Mas atenda-se à exortação presidencial de "reduzir a tensão política" e "dedicar nosso tempo mais ao que nos une do que ao que nos divide". Dessa perspectiva, o discurso-programa de Lula - uma espécie de Carta ao povo brasileiro, modelo 2006 - contém promessas que respaldam as idéias de gestão racional das finanças públicas, as mesmas que o presidente herdou do antecessor e teve o bom senso de encampar. "Para não derrapar em direção a qualquer retrocesso", adverte agora, "é necessário manter o trabalho sério, a política econômica correta e a responsabilidade na área fiscal." Conduz igualmente à convergência a sua assertiva sobre a inflação. Ele disse e repetiu: "O meu compromisso com a inflação baixa é definitivo." É ainda animadora a sua intenção de abrir mais a economia "em setores indutores de avanços tecnológicos" e intensificar a "desoneração do investimento".

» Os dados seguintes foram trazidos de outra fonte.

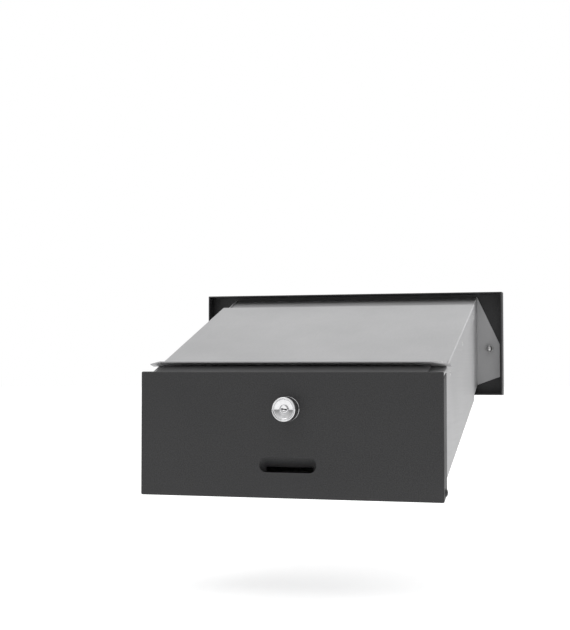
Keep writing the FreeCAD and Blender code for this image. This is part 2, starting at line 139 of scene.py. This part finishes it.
def spin(bm, profile, matrix, segments=48, closed=False):
    # profile: (radius, height) or (radius, height, width across flats) in millimetres, along local Z
    rings = []
    for radius, height, *flats in profile:
        if radius == 0:
            rings.append([bm.verts.new(matrix @ Vector((0, 0, height * mm)))])
            continue
        ring = []
        for i in range(segments):
            angle = 2 * math.pi * i / segments
            reach = min(radius, hexEdge(angle, flats[0])) if flats else radius
            ring.append(bm.verts.new(matrix @ aroundZ(angle, reach, height)))
        rings.append(ring)
    pairs = list(zip(rings, rings[1:])) + ([(rings[-1], rings[0])] if closed else [])
    for first, second in pairs:
        for i in range(segments):
            j = (i + 1) % segments
            corners = [first[i % len(first)], first[j % len(first)],
                       second[j % len(second)], second[i % len(second)]]
            corners = [v for k, v in enumerate(corners) if v not in corners[:k]]
            if len(corners) > 2:
                bm.faces.new(corners)


def along(place, axis):
    # matrix that stands local Z along an axis at a place
    return Matrix.Translation(place) @ Vector(axis).to_track_quat("Z", "Y").to_matrix().to_4x4()


def bothSides(place):
    return [(side, Vector((side * place[0], place[1], place[2]))) for side in (1, -1)]


def shaderNode(tree, kind, **inputs):
    node = tree.nodes.new(kind)
    for key, value in inputs.items():
        node.inputs[key.replace("_", " ")].default_value = value
    return node


def newMaterial(name, constants):
    material = bpy.data.materials.new(name)
    material.use_nodes = True
    shader = material.node_tree.nodes["Principled BSDF"]
    for socket, value in constants.items():
        shader.inputs[socket].default_value = value
    return material, material.node_tree, shader


def grain(tree, scale, detail, stretch=(1, 1, 1)):
    # noise in the piece's own coordinates, stretched along the rolling or brushing direction
    place = tree.nodes.new("ShaderNodeTexCoord")
    mapping = tree.nodes.new("ShaderNodeMapping")
    mapping.inputs["Scale"].default_value = stretch
    noise = shaderNode(tree, "ShaderNodeTexNoise", Scale=scale, Detail=detail, Roughness=0.6)
    tree.links.new(place.outputs["Object"], mapping.inputs["Vector"])
    tree.links.new(mapping.outputs["Vector"], noise.inputs["Vector"])
    return noise.outputs["Fac"]


def ranged(tree, source, low, high, fromLow=0.3, fromHigh=0.7):
    spread = tree.nodes.new("ShaderNodeMapRange")
    for key, value in (("From Min", fromLow), ("From Max", fromHigh), ("To Min", low), ("To Max", high)):
        spread.inputs[key].default_value = value
    tree.links.new(source, spread.inputs["Value"])
    return spread.outputs["Result"]


def blendColours(tree, factor, first, second):
    mix = tree.nodes.new("ShaderNodeMix")
    mix.data_type = "RGBA"
    mix.inputs["A"].default_value = (*first, 1)
    mix.inputs["B"].default_value = (*second, 1)
    tree.links.new(factor, mix.inputs["Factor"])
    return mix.outputs["Result"]


def relief(tree, shader, height, strength, distance):
    bump = shaderNode(tree, "ShaderNodeBump", Strength=strength, Distance=distance)
    tree.links.new(height, bump.inputs["Height"])
    tree.links.new(bump.outputs["Normal"], shader.inputs["Normal"])


def powderCoatMaterial():
    look = dict(dark=(0.012, 0.012, 0.013), light=(0.030, 0.030, 0.031), grainScale=900, bump=0.4)
    material, tree, shader = newMaterial("structuredPowderCoat", {"Specular IOR Level": 0.45})
    fine = grain(tree, look["grainScale"], 3)
    cloud = grain(tree, 14, 2)
    colour = blendColours(tree, ranged(tree, fine, 0, 1), look["dark"], look["light"])
    tree.links.new(colour, shader.inputs["Base Color"])
    tree.links.new(ranged(tree, cloud, 0.44, 0.54), shader.inputs["Roughness"])
    relief(tree, shader, fine, look["bump"], 0.0002)
    return material


def zincMaterial():
    look = dict(dark=(0.40, 0.40, 0.405), light=(0.45, 0.45, 0.455), rolling=(60, 1.5, 60))
    material, tree, shader = newMaterial("mattZincSheet", {"Metallic": 0.35, "Specular IOR Level": 0.35})
    streak = grain(tree, 8, 5, look["rolling"])
    cloud = grain(tree, 9, 3)
    colour = blendColours(tree, ranged(tree, cloud, 0, 1), look["dark"], look["light"])
    tree.links.new(colour, shader.inputs["Base Color"])
    tree.links.new(ranged(tree, streak, 0.5, 0.6), shader.inputs["Roughness"])
    relief(tree, shader, streak, 0.05, 0.0002)
    return material


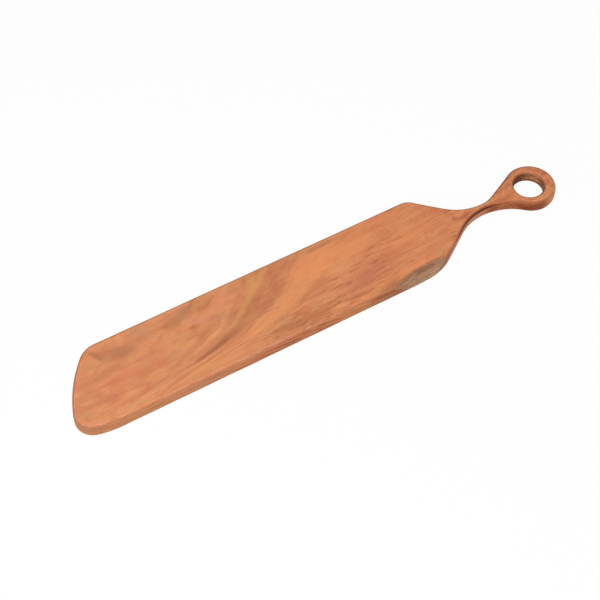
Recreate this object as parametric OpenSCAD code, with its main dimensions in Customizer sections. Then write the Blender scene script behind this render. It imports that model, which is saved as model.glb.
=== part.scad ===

No entanto, o que se assistiu no governo Lula, principalmente este ano, recomenda pagar para ver se as suas ações, a se concretizar o segundo mandato que ele persegue desde que chegou ao Planalto, serão convergentes com as suas palavras em relação a um problema impossível de superestimar, tamanha a sua centralidade para que o Brasil "encontre, definitivamente, o caminho do desenvolvimento sustentável", como afirmou. Trata-se da política do gasto público. "Precisamos melhorar a qualidade do nosso gasto, diminuindo as despesas de custeio para investir mais em infra-estrutura e ter condições de reduzir a carga tributária", declarou. Foi o que não fez até agora, e é lícito perguntar se, nos próximos quatro anos - ainda mais se ele não conseguir atrair a oposição para o seu pacto de distensão política -, o enxugamento do custo do Estado não sucumbirá aos velhos vícios dos parceiros peemedebistas de Lula no seu propalado governo de coalizão. Terá ele meios de salvaguardar a administração da voracidade dos políticos?